Modeling code records:
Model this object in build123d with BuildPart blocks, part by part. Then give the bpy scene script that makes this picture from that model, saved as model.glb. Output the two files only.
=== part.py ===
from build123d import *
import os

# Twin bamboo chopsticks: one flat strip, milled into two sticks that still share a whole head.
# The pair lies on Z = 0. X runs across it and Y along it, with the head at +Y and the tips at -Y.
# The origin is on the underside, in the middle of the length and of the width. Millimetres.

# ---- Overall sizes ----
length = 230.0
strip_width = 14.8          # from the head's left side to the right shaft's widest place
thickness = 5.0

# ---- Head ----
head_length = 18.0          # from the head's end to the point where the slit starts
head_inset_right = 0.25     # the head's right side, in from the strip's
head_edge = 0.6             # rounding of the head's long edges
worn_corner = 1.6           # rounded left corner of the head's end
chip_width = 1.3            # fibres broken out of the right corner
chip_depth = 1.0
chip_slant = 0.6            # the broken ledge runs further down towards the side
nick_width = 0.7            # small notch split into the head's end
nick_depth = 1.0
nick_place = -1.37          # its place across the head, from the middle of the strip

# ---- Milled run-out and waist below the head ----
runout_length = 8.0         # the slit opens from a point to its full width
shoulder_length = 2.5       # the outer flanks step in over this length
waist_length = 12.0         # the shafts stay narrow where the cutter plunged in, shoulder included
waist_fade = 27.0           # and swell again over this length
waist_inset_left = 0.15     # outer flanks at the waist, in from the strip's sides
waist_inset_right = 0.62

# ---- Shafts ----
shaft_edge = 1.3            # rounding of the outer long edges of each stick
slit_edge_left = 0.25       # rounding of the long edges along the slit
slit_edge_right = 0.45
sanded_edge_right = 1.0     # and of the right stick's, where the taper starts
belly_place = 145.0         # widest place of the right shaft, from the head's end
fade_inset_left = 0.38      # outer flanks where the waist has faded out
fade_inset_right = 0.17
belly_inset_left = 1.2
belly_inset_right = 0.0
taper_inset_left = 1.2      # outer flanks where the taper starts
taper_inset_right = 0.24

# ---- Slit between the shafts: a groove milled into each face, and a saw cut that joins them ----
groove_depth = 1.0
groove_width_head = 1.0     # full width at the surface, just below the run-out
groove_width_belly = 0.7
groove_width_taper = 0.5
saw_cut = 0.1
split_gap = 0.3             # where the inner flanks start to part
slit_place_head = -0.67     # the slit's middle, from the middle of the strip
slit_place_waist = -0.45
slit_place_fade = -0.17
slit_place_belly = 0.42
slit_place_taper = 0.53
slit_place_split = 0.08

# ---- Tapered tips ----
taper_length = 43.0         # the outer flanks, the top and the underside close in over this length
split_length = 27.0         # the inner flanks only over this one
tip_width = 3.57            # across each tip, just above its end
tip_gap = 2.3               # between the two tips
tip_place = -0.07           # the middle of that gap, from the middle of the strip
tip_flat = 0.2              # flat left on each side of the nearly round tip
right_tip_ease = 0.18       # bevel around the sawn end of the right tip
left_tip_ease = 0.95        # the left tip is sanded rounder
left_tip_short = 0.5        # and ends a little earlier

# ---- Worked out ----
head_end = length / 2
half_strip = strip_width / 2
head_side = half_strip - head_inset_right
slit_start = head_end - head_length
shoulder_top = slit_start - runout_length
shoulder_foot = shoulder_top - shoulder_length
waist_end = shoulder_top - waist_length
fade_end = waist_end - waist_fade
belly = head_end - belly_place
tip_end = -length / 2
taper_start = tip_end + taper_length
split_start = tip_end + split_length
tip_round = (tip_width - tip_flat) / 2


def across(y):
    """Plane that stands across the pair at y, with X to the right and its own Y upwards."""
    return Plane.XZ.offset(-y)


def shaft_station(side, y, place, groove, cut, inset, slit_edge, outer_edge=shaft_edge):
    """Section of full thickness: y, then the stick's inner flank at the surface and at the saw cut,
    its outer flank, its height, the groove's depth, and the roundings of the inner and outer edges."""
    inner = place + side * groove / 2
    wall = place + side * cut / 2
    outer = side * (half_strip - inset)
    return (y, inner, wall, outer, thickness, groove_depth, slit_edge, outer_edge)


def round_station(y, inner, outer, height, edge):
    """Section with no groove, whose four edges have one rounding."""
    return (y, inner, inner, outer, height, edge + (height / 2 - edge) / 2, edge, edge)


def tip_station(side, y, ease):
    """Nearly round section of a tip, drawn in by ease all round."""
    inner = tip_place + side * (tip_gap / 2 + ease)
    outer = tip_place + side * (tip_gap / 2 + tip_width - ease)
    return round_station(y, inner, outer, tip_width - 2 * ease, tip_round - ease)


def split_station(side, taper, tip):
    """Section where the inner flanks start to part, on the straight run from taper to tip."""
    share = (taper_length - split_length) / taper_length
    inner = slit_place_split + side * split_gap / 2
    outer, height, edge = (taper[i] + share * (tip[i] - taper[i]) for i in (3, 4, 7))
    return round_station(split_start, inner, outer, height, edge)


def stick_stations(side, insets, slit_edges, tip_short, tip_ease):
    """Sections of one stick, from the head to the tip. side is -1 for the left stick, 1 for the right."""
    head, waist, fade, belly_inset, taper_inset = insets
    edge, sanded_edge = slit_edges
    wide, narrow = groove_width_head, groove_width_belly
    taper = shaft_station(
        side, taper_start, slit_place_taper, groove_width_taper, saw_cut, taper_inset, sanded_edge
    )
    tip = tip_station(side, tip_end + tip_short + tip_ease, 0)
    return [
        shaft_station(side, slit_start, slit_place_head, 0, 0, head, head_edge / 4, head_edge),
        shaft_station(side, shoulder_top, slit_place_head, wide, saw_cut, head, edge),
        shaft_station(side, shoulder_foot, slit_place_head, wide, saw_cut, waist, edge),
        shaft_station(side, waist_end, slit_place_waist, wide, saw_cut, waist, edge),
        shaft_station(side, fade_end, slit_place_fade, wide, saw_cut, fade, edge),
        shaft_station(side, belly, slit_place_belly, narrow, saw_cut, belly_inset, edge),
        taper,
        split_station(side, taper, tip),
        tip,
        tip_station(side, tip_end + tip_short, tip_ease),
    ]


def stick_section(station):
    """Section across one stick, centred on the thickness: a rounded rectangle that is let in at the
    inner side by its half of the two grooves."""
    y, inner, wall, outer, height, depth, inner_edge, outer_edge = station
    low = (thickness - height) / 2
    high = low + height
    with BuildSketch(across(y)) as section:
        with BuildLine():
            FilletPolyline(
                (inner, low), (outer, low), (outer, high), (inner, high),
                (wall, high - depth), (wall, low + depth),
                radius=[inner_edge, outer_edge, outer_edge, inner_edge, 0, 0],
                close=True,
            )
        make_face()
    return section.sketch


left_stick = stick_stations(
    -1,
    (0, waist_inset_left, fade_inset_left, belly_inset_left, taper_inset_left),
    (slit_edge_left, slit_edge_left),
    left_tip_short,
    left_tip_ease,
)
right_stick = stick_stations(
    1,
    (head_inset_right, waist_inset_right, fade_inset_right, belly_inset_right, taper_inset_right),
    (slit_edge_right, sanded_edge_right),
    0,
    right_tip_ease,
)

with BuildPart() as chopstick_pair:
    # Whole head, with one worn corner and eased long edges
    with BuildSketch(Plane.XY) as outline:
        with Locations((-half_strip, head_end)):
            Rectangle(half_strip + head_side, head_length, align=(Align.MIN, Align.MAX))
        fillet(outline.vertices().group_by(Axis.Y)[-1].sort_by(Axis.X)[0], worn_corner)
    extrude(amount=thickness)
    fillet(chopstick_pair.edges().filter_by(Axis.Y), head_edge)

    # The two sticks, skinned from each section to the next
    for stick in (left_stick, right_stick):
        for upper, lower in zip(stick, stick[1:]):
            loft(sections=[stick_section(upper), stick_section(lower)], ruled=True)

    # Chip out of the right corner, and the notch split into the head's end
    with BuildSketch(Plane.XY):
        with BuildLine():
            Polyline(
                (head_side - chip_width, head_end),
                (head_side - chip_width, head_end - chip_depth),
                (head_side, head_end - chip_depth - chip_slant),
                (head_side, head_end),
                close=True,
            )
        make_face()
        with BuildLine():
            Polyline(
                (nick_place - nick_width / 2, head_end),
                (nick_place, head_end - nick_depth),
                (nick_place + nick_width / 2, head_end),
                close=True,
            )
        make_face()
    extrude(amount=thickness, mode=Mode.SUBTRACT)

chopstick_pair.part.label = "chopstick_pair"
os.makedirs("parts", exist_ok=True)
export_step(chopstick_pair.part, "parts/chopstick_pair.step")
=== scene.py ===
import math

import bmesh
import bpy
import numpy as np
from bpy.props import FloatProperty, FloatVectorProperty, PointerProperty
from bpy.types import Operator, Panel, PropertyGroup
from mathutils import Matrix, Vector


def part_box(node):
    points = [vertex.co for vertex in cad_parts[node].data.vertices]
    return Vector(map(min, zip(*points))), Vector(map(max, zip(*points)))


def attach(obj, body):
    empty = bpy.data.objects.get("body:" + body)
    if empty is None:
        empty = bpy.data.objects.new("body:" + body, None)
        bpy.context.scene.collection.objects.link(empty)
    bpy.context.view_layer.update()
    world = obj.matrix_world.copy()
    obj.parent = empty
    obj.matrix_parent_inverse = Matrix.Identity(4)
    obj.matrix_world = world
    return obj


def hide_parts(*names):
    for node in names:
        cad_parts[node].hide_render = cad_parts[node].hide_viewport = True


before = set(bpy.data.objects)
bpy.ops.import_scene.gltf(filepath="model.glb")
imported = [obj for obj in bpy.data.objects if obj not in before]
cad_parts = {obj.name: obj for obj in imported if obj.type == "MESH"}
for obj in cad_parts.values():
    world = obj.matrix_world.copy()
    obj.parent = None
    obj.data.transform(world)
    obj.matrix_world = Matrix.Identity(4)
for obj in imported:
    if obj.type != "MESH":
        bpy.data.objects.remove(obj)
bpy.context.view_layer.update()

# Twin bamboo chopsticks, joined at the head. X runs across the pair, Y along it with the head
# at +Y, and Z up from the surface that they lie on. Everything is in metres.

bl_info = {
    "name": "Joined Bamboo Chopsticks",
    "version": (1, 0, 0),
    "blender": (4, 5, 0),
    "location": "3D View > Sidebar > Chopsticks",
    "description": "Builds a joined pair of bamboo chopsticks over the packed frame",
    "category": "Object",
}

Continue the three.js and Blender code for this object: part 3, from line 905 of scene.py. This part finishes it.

■ What the task asks:
Above are the records; from them, give again exactly the lines from the one containing "extrude(amount=thickness, mode=Mode.SUBTRACT)" to the one containing "bpy.context.scene.collection.objects.link(empty)", both lines included, and nothing more.

■ Response to the exercise:
    extrude(amount=thickness, mode=Mode.SUBTRACT)

chopstick_pair.part.label = "chopstick_pair"
os.makedirs("parts", exist_ok=True)
export_step(chopstick_pair.part, "parts/chopstick_pair.step")
=== scene.py ===
import math

import bmesh
import bpy
import numpy as np
from bpy.props import FloatProperty, FloatVectorProperty, PointerProperty
from bpy.types import Operator, Panel, PropertyGroup
from mathutils import Matrix, Vector


def part_box(node):
    points = [vertex.co for vertex in cad_parts[node].data.vertices]
    return Vector(map(min, zip(*points))), Vector(map(max, zip(*points)))


def attach(obj, body):
    empty = bpy.data.objects.get("body:" + body)
    if empty is None:
        empty = bpy.data.objects.new("body:" + body, None)
        bpy.context.scene.collection.objects.link(empty)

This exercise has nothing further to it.